I told my wife, and she shuddered. She's pregnant at the moment, so she's not allowed the good stuff. The prospect of a lifetime devoid of real cheese looms large in her mind. It does not please her. In fact, it apalls her, and she's right. "First fish, then honey, now this," she muttered, and I have to be honest and say that I hadn't thought of it that way, but she's absolutely right. I'm sure we should be worried that our food groups are being winnowed away in this fashion: plummeting fish stocks, the inexorable death of bees, and this latest Käsedämmerung, as our friends in Appenzell would have it - it's got to stop.

Can I be honest? I'm a bit more frightened about this than I'm perhaps making out. Beneath this jocular tone lurks a genuine horror that we may be creating a world we can't live in. Alongside that runs a suspicion that our present system is simply unable to cope with this sort of challenge.
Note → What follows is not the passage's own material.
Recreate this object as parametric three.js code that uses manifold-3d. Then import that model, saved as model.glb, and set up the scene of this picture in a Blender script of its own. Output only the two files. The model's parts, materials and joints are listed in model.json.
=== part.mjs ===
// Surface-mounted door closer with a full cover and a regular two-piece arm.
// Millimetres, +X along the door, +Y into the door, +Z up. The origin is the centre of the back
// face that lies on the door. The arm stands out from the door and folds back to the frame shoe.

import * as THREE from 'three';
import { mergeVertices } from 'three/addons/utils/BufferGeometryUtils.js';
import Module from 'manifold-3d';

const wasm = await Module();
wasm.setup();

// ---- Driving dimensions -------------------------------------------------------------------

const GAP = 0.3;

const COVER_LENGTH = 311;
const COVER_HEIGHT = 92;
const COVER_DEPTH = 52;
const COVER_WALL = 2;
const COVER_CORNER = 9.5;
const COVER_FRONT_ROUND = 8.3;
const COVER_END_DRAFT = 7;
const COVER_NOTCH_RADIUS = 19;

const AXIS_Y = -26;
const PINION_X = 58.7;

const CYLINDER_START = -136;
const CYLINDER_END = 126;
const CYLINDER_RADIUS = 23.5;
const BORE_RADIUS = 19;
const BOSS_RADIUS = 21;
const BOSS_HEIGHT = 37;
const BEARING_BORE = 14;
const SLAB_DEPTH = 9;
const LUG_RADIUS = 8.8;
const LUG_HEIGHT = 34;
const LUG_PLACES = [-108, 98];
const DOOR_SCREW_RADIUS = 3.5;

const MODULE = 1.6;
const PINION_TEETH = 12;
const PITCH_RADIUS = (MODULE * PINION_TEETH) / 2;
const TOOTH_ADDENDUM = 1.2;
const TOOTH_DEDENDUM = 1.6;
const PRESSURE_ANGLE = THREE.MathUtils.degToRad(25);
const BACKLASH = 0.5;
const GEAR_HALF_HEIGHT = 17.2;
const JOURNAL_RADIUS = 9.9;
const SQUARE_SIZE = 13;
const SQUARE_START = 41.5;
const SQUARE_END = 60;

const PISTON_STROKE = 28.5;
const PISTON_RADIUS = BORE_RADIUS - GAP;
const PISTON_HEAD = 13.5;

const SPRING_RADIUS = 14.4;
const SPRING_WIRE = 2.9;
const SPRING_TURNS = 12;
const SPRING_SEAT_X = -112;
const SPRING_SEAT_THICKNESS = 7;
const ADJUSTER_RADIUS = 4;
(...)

The rough pattern I expect this crisis to follow is: the cheese issue becomes a real concern; legislation and action are proposed; a number of powerful interest groups engage in a well-managed rubbishing exercise which strongly suggests that it's a storm in a teacup and that any action will ruin our farming sector and cause colossal price hikes in supermarkets; nothing happens until we find ourselves surviving on boiled feta. Because - as it seems - part of the problem is the conditions in which cattle are kept in response to the supermarket chains' demands for lower and lower prices so that they can continue to claim to the public that nothing's really that expensive and your local shop is just ripping you off. And I just don't know whether our political system or, alas, our political class have the spine to stand up to that sort of thing any more. I really don't.

And I know that it may seem a rather unlikely place to take a stand, but I'm begging you to do it. Food, after all, is fundamental. There's really nothing more basic. To be the prime minister who saved the milk supply has to be a noble thing. You could dicker with the economy for years and still get stuffed by a crisis in China or the US. You could intervene in ten foreign nations where a local monster is being monstrous and never see a real democracy emerge in your lifetime. You could haul us into a more powerful EU or yank us away from it and half the electorate will always think you were wrong. But surely, surely, saving cheese is a thing you can do and know it will never be held against you? And not just cheese, of course, because realistically in order to tackle the onrushing apocalypse of cheese you have to save milk. (For the children!) And maybe, just maybe, with a bit of momentum there you could do something about fish and honey, too, and before you know it you're an actual, honest-to-goodness, memorably wise, long-term leader.

Please, Mr Cameron. Save the cheese.